Figure 1: GDP and Domestic Demand (y/y %)
Source: INDEC and RGE, Forecast in Box
Non-official inflation is approaching Venezuela’s inflation rates at around 30%. Inflation expectation reports from reliable local think tanks and the Universidad Torcuato Di Tella suggest that actual inflation is over 30% y/y. In RGE’s view, strong domestic demand, a weak currency and loose fiscal and monetary policies are responsible for high inflation and should keep inflation pressures elevated. Moreover, high inflation expectations and sharp increases in wages of around 25% should keep inflation dynamics pushing prices upward. Unfortunately, these dynamics are unlikely to change much next year because of the electoral cycle and unwillingness on the part of the government to tackle the problem. In the eyes of the administration, the inflation problem is related to structural bottlenecks rather than unsustainable macroeconomic policy.
Figure 2: Official Inflation vs. Non-Official Inflation Expectations
Source: CB, UTDT and RGE, Forecast in Box
Given that the government would prefer to keep a relatively weak peso in place to maintain competitiveness (especially since inflation is surging) and to boost fiscal accounts (exports revenues and central bank transfers in domestic currency), RGE maintains the view that the local currency will likely be around ARS4.2 per USD by the end of 2010. However, we see some strengthening pressures in the upcoming months as farmers unload U.S. dollar revenues in the local markets, and some Argentinean corporates and provinces likely obtain access the international markets.
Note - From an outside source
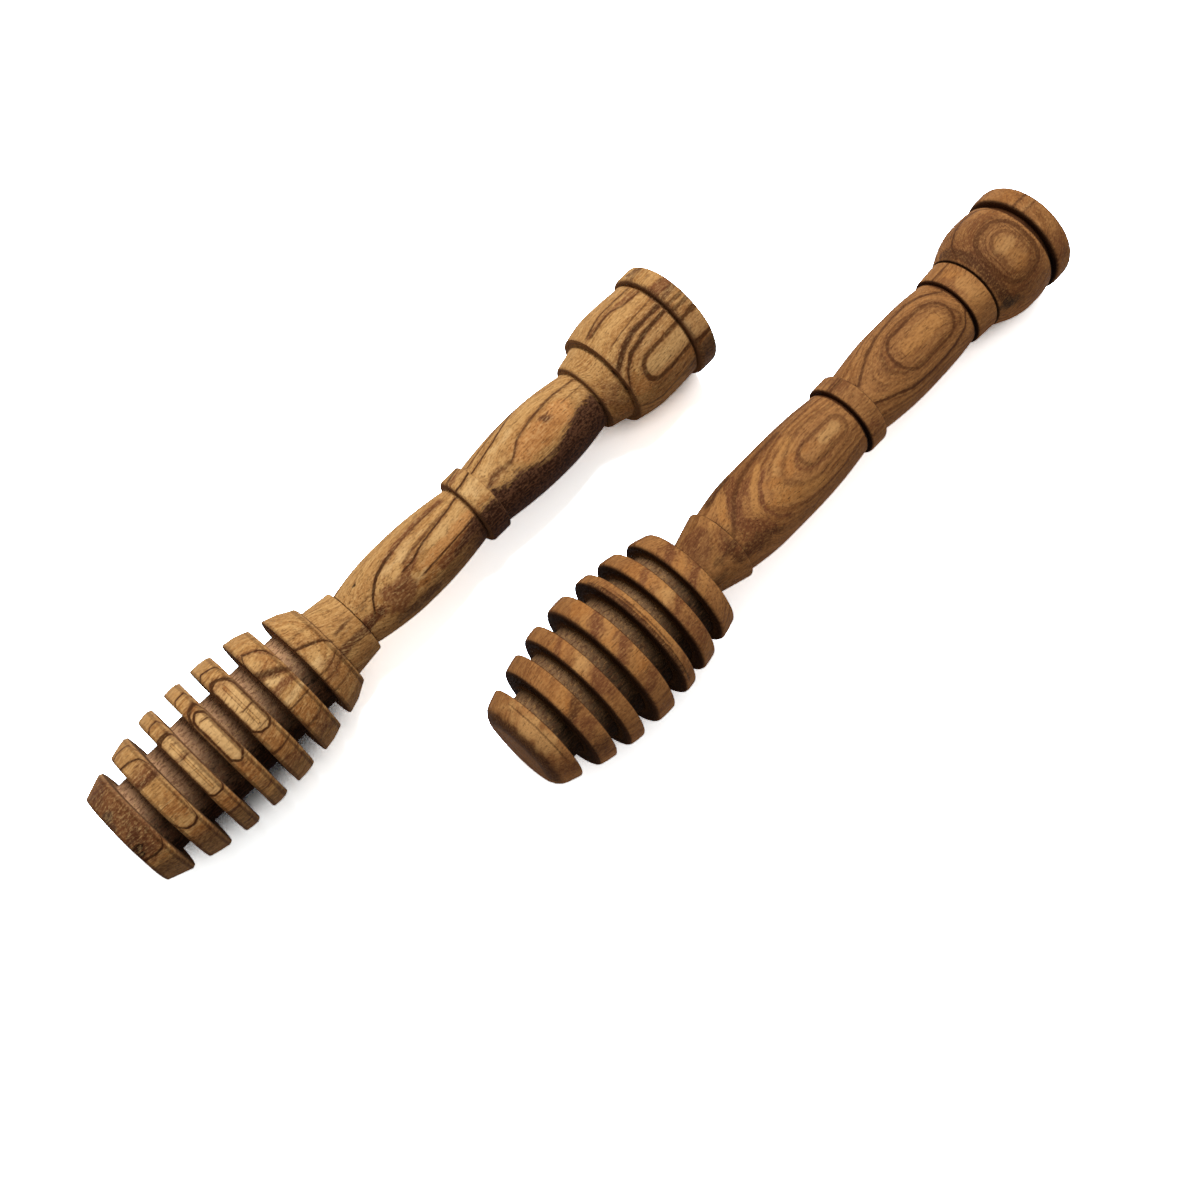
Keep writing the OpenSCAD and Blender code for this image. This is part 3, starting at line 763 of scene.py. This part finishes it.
darkFigure = {
    "tilt": [(0, 34), (30, 30), (44, 27), (52, 23), (60, 17), (68, 12), (76, 12), (88, 7), (98, 6),
             (108, 4), (118, 1), (128, 12), (136, 35), (144, 10), (152, 4), (161, -28)],
    "lift": [(0, 0.6), (30, -1.9), (52, -4), (60, -4.9), (68, -2.7), (76, -0.8), (88, 0.6), (108, 1.4),
             (118, 2.3), (128, 2), (136, 0.6), (144, 1.6), (152, 0.8), (161, -2.8)],
    "lanes": [
        [(0.3, 0.3, 0.5, (62, 55), (68, 60), (80, 63), (96, 58)),
         (0.3, 0.35, 0.6, (97.3, 32), (101.9, 33)),
         (0.35, 0.35, 0.75, (102, 6), (105.2, 19), (109, 32), (113.9, 41), (120.1, 48), (124.7, 47),
          (128.1, 37), (131.8, 15)),
         (0.15, 0.2, 0.7, (132.7, 43), (138.4, 41)),
         (0.3, 0.35, 0.8, (139.5, 32), (141.6, 49), (145, 57), (149.1, 61), (152.3, 56), (153.7, 35)),
         (0.25, 0.3, 0.6, (155.3, 18), (160.8, 17))],
        [(0.6, 0.6, 0.6, (60, -14), (62.5, 2), (66, 22), (70, 36), (76, 46), (84, 50)),
         (0.3, 0.35, 0.8, (102, -28), (105, -36), (111.1, -50), (116.9, -55), (124.9, -54), (129.5, -46),
          (132, -25)),
         (0.2, 0.25, 0.4, (155.3, 5), (160.8, 5))],
    ],
    "loops": [(81.5, 94.6, 5, -24, 1.9, 0, 0.35, 0.45), (111.6, 129, 23, -36, 4.4, 0, 0.3, 0.7),
              (141.8, 152.2, 25, -45, 4.6, 0, 0.5, 0.64), (144.2, 150.4, 10, -38, 2.9, 0, 0.35, 0.34)],
    "cracks": [(3.9, -55, 38, 0.5), (138.7, -100, 100, 0.7), (32.75, -80, 44, 0.9), (33.4, -40, 26, 0.7),
               (59.7, -18, 45, 0.8), (49.6, -90, 90, 0.5)],
    "strokes": {
        "amber": [(0.9, 0.9, (9, -8), (13.3, 2)), (1.3, 0.7, (16.3, 0), (20, 10)),
            (0.9, 0.8, (23.5, 20), (28.2, 34)), (1.1, 0.9, (23.5, -4), (28.2, 10)),
            (0.9, 0.6, (23.5, -28), (28.2, -17)), (0.6, 0.8, (34.2, 30), (34.2, -35)),
            (1.4, 0.9, (37.9, -8), (41.5, -1)), (0.8, 0.8, (45, -2), (49.4, 9)),
            (0.8, 0.6, (45, -28), (49.4, -18)), (0.8, 0.9, (54, -20), (56.3, 0), (58.8, 20)),
            (0.9, 0.9, (64.5, 40), (61.8, 19), (60.4, 2), (59.9, -12)),
            (0.7, 0.9, (74.6, 29), (70.8, 14), (68.1, -1), (67, -12)),
            (1.7, 0.8, (82.5, 22), (77.6, 7), (74, -8), (73.1, -20), (76.2, -33), (82.1, -46)),
            (2, 0.7, (116, -4), (125, -6)), (1.6, 0.8, (146.6, 2), (147.4, -30)),
            (2.2, 0.5, (135.6, 20), (135.6, -30))],
        "cream": [(0.3, 0.4, (50.2, 22), (50.2, -26)), (1.2, 0.9, (88, -9), (92, -8))],
        "russet": [(1, 0.9, (16.3, -18), (20, -8)), (0.8, 0.7, (16.3, 22), (20, 30)),
            (0.9, 0.95, (23.5, 9), (28.2, 22)), (0.9, 0.95, (23.5, -17), (28.2, -5)),
            (1.3, 0.7, (23.5, -48), (28.2, -38)), (0.8, 0.8, (37.8, -23), (41.6, -16)),
            (0.8, 0.7, (37.8, 13), (41.6, 20)), (0.9, 0.9, (45, 12), (49.4, 25)),
            (0.9, 0.9, (45, -16), (49.4, -6)), (1.6, 0.9, (57, -18), (58.6, -26)),
            (1.8, 0.8, (53, 36), (56, 30)),
            (1.5, 1, (69, 50), (66.3, 25), (64, 7), (62.7, -7), (63.6, -20), (65.8, -32), (67.2, -44)),
            (0.45, 0.9, (74.6, 19), (71.3, 6), (69.2, -8), (68.5, -22), (69.7, -38), (72.4, -50)),
            (0.4, 0.7, (84.8, 9), (80.7, -3), (79.6, -13), (81.6, -24), (87, -31)),
            (2.6, 0.5, (51, 2), (58, -6)), (5, 0.3, (147, 40), (147, -60))],
        "umber": [(1.1, 0.8, (9, -21), (13.3, -13)), (0.5, 0.8, (32.3, 50), (32.3, -60)),
            (1, 0.8, (0.3, 70), (0.3, -80)), (1.6, 0.6, (58, -42), (65, -48)),
            (1.4, 0.7, (63, 58), (69, 64)), (5, 0.25, (146, 30), (146, -50)),
            (2.4, 0.3, (99.6, 40), (99.6, -30)), (3, 0.3, (52, 12), (58, 0)),
            (0.3, 0.6, (97.6, 38), (101.6, 39)), (0.25, 0.5, (97.6, 18), (101.6, 17)),
            (0.25, 0.5, (97.6, -34), (101.6, -33)),
            # a dark band along the head side of the ball: partly dark wood, partly painted shade
            (1.2, 0.9, (140.2, 60), (140.6, 20), (140.2, -20), (141, -62))],
    },
    "spots": {
        "cream": [(3.2, -6, 2.4, 8.5, 0.75), (18.6, 3, 2.4, 2.6, 0.6), (39.7, -7, 2.2, 2.2, 0.6),
            (77, 10, 4, 0.6, 0.4, 20), (135.6, -6, 2.6, 4, 0.3), (147, -4, 2.8, 1.9, 0.65),
            (157.8, 7, 1.8, 0.4, 0.6)],
        "ember": [(11.3, 5, 2.8, 5.5, 0.45), (11, -13, 2.6, 1.8, 0.9, 20), (18.4, 25, 2.4, 3.2, 0.6),
            (26.5, 34, 3, 3, 0.75, 30), (25.7, -2, 3.4, 1.3, 0.6, 42), (26, -27, 3.2, 1.5, 0.7, 42),
            (33.4, -8, 1.6, 4, 0.45), (39.6, 24, 2.6, 4.6, 0.7), (46.4, 4, 3.2, 2.2, 0.55, 55),
            (57.4, 2, 2.6, 0.9, 0.6, 45), (61.8, 14, 2, 1.2, 0.6, 50), (79, -1, 8, 1.9, 0.7, 8),
            (74, -27, 6, 0.7, 0.6, -24), (135.6, 25, 2.4, 1.8, 0.6), (147.3, -30, 3, 1.3, 0.7),
            (158, 28, 2.8, 3.2, 0.5)],
        "russet": [(3.4, -58, 3.4, 3.4, 0.5), (10.9, -32, 3, 4.2, 0.7), (18.2, -20, 2.4, 3.4, 0.8),
            (26.3, 14, 3.6, 1.6, 0.5, 42), (25.6, -14, 3.4, 1.3, 0.6, 42), (33.4, 22, 2, 4, 0.5),
            (39.6, -40, 2.8, 4.6, 0.6), (47.6, 20, 4, 1.2, 0.6, 58), (46.6, -12, 3.4, 1, 0.5, 58),
            (53.5, 22, 4, 1.4, 0.7, 25), (62, -40, 5, 3, 0.8), (75, 44, 10, 1.8, 0.5),
            (69.2, 22, 3.4, 0.9, 0.7, 45), (99.6, -50, 2.6, 1.8, 0.6), (99.6, 30, 2.8, 3, 0.6),
            (105, -18, 3, 1.4, 0.5, -20), (133.4, 20, 1.6, 5, 0.5), (142, 10, 2.6, 14, 0.6),
            (148, 40, 4, 1.6, 0.5), (157.6, -45, 3.2, 4.6, 0.6)],
        "umber": [(11, -62, 3.2, 3.8, 0.6), (18.4, -48, 2.6, 4.2, 0.15), (26.3, -50, 3.2, 4, 0.15),
            (33.3, -50, 2.2, 4, 0.15), (47, -55, 3.4, 3.8, 0.15), (57.2, -22, 4.2, 1.5, 0.7, 30),
            (66, -48, 5, 2, 0.7, -10), (84, -66, 14, 1.4, 0.2), (111.2, -11, 1.2, 1, 0.65),
            (109, -64, 7, 1.2, 0.2), (136, -45, 2.8, 2.6, 0.4), (147, -58, 5, 1.8, 0.45)],
        "smoke": [(52.5, -52, 2.6, 1.6, 0.45), (140.8, -62, 3, 2.4, 0.75)],
    },
    "heartEdge": [(0, -100), (161, -99)],
    "heartForce": [(0, 0), (161, 0.01)],
    "ringVeins": [(9.18, 0.4, 0.5, 0.4, 78, 98), (8.46, 0.3, 0.45, 0.6, 74, 98),
        (7.6, 0.2, 0.3, 0.4, 74, 98), (6.65, 0.3, 0.6, 0.5, 74, 98), (10.21, 0.25, 0.5, 0.75, 103, 134),
        (9.5, 0.15, 0.3, 0.4, 103, 134), (11.6, 0.3, 0.6, 0.75, 141, 153),
        (12.6, 0.2, 0.4, 0.4, 141, 153)],
    "colours": {
        "pale": (166, 116, 68), "middle": (130, 84, 46), "band": (96, 58, 32), "vein": (72, 40, 20),
        "amber": (172, 121, 68), "ember": (160, 105, 54), "russet": (106, 62, 37), "umber": (70, 41, 25),
        "cream": (190, 144, 90), "smoke": (56, 43, 33), "pit": (24, 15, 10), "heart": (90, 58, 38),
        "heartStreak": (60, 36, 22), "coreLight": (124, 94, 66), "coreInPaintedShade": (40, 28, 20),
        "wallGrainAndShade": (50, 31, 21), "bevelWornAndLit": (170, 130, 92), "burnt": (30, 15, 8),
    },
    "lineForce": (1, 1, 0, 1),
    "headLength": 49.5,
    "wallFrom": 0.5,
    "edgeShadeForce": 0.25,
    "insideLight": 0.2,
    "burntShare": 1,
    "grit": 0.85,
}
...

How Do We Differ from Consensus: Above the Average Survey
Our growth survey indicates that Argentina will likely expand 4% y/y on average in 2010 with a range of 1.4% to 5.6%. RGE’s 4.4% GDP growth projection is above our survey’s average; however, we see those results moving higher as they were taken before better-than-expected data were released. Overall, we see somewhat more robust private and public consumption in 2010 driven by high fiscal spending.
Risks to Our Forecast: Political Deterioration
Sharp deterioration in the political scene and further worsening of the inflation outlook represent the main risks to our benign domestic demand dynamics. On the positive side, this might create or cement the conditions for a regime change.
Policy Implications: A Small Fiscal Surplus and Loose Monetary Policy
For fiscal policy, fiscal accounts should benefit from the economic recovery, improved global backdrop and high inflation, but the government’s low popularity and the pre-electoral cycle should keep spending high. In Q1 2010, tax revenues increased 23% y/y, though in this instance they were boosted by extraordinary transfers from the central bank. Spending grew above 33% y/y, thus shrinking the fiscal surplus rapidly to 1.6% of GDP from 2.7% in Q1 2009. We anticipate this dynamic will persist in 2010 and 2011, with the risk that spending grows even higher in H2 2010 and especially in H1 2011, given the October 2011 presidential elections. Therefore, RGE maintains its primary fiscal surplus forecast at about 1.1% of GDP for 2010, which accounts for a total of ARS25 billion in transfers from the central government during the year. RGE foresees a 0.5% of GDP surplus for 2011. The government expects a 2.3% of GDP primary surplus in 2010.
Monetary policy will remain loose as the new central bank management and the executive branch prioritize growth over fighting inflation. The government and the central bank consider inflation problems in Argentina to be based on structural bottlenecks that limit supply of goods, so their solution is to keep credit and monetary conditions loose to support investment. Moreover, the central bank is likely to increase the pace of intervention in the upcoming months to defuse strong appreciating pressures on the currency stemming from large agricultural export proceeds. It remains to be seen how much of the large increase in money supply will be sterilized by the central bank. Meanwhile, the central bank will keep financing the treasury to support the government’s spending spree.